Ach Frau Müller-Meier-Lehmann, huch, Herr Schulte-Sengstaake! Wusstense schon, dass der von Euch zur Zwangsabschiebung vorgemerkte Abbas aus Huchting immer noch im Untergrund dieser Stadt oder ihrer Umgebung leben muss? Stellt sie endlich ein, die elende Menschenjägerei, damit diese Schande nicht länger den wackeren Roland am Mittags-Nickerchen hindert und im großen Buch des Lebens auf Eurer moralischen Soll-Seite Schuldzinsen trägt. Kost' doch nicht viel, so eine Geste, von mir aus als humanitärer Akt zur Einweihung der neuen Landesvertretung in Berlin. Dann schmeckt das Bier in der Kajüte wenigstens für einen Abend moralisch unbedenklich.
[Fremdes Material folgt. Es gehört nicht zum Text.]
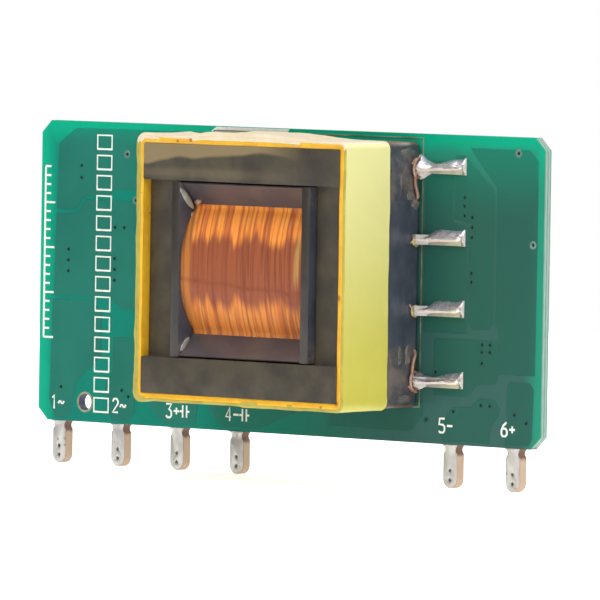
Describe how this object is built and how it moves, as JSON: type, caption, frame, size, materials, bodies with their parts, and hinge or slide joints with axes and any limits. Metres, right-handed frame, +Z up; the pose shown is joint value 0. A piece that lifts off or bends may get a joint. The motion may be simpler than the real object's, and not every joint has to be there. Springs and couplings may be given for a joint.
{
  "type": "open frame power supply",
  "caption": "Open frame mains to low voltage converter board that stands on tinned board terminals, with a yellow taped transformer on its front.",
  "frame": {"origin": "middle of the board's lower seating edge, half way through the board", "axes": "+X along the board from the mains side to the output side, -Y out of the transformer side, +Z up away from the host board"},
  "size_m": [0.0528, 0.0131, 0.0285],
  "materials": {
    "board": "green solder mask over glass epoxy, satin gloss",
    "tin": "hot dipped tin, softly uneven",
    "ferrite": "fired ferrite under clear varnish",
    "bobbin_resin": "moulded black resin with varnish runs",
    "enamelled_copper": "enamelled copper, glossy",
    "amber_tape": "clear amber tape under varnish",
    "yellow_tape": "yellow polyester tape, satin",
    "solder": "bright solder",
    "package_resin": "black moulded epoxy, fine matt",
    "white_resin": "white moulded epoxy",
    "capacitor_ceramic": "tan ceramic with tinned ends",
    "resistor_ceramic": "black glaze with tinned ends"
  },
  "bodies": {
    "root": {"circuit_board": "board", "terminal_ac_neutral": "tin", "terminal_ac_live": "tin", "terminal_reservoir_positive": "tin", "terminal_reservoir_negative": "tin", "terminal_output_negative": "tin", "terminal_output_positive": "tin", "core_left": "ferrite", "core_right": "ferrite", "bobbin": "bobbin_resin", "secondary_winding": "enamelled_copper", "winding_insulation": "yellow_tape", "primary_winding": "enamelled_copper", "coil_tape": "amber_tape", "core_tape": "yellow_tape", "transformer_pin_1": "tin", "transformer_pin_2": "tin", "transformer_pin_3": "tin", "transformer_pin_4": "tin", "transformer_pin_5": "tin", "transformer_pin_6": "tin", "transformer_pin_7": "tin", "transformer_pin_8": "tin", "solder_right": "solder", "solder_left": "solder", "lead_wire_upper": "enamelled_copper", "lead_wire_lower": "enamelled_copper", "bridge_rectifier_body": "package_resin", "bridge_rectifier_leads": "tin", "input_fuse": "white_resin", "controller_body": "package_resin", "controller_leads": "tin", "transistor_body": "package_resin", "transistor_leads": "tin", "clamp_diode_body": "package_resin", "clamp_diode_leads": "tin", "supply_diode_body": "package_resin", "supply_diode_leads": "tin", "output_rectifier_body": "package_resin", "output_rectifier_leads": "tin", "optocoupler_body": "white_resin", "optocoupler_leads": "tin", "shunt_regulator_body": "package_resin", "shunt_regulator_leads": "tin", "snubber_capacitor": "capacitor_ceramic", "supply_capacitor": "capacitor_ceramic", "output_capacitor_upper": "capacitor_ceramic", "output_capacitor_lower": "capacitor_ceramic", "noise_capacitor": "capacitor_ceramic", "loop_capacitor": "capacitor_ceramic", "sense_resistors": "resistor_ceramic", "start_resistors": "resistor_ceramic", "snubber_resistors": "resistor_ceramic", "feedback_resistors": "resistor_ceramic", "load_resistor": "resistor_ceramic"}
  },
  "joints": []
}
Im Linienbus (dessen Streckennummer hier aus gutem Grund nicht genannt wird), steigt ein mutmaßlich drogenkrankes Paar ein, ohne dass ein Zahlvorgang oder die Abstempelung eines Fahrscheins erkennbar wäre. Dies ruft eine mittelalterliche Ekelbratze auf den Plan, die wie frisch aus dem edlen Naturleinen-Katalog herausgeschnitten gekleidet ist. Sie weist den Busfahrer auf ihre Beobachtung hin und ergänzt mit bebender Stimme: „Das sowas Monatskarten hat, ist ja wohl kaum anzunehmen, fragense doch mal nach.“ Der Chauffeur lässt sich durch die Denunziantin nicht aus der Ruhe bringen: „Meine Arbeit mach' ich wie ich will. Das geht Sie ja nun gar nichts an. Ich frag ja auch nich', ob Sie Hundesteuer bezahlen oder den Hals gewaschen haben.“ Helden des Alltags, an denen die Bosheit zerbricht: So lieben wir den Menschen am Steuer! Und fast genauso ergötzte uns der waidwunde Blick dieser Dame, die sicher noch in dieser Woche auf einer Bananenschale ausrutschen wird, denn in solchen Kleinigkeiten ist das Schicksal manchmal sehr auf gerechten Ausgleich bedacht!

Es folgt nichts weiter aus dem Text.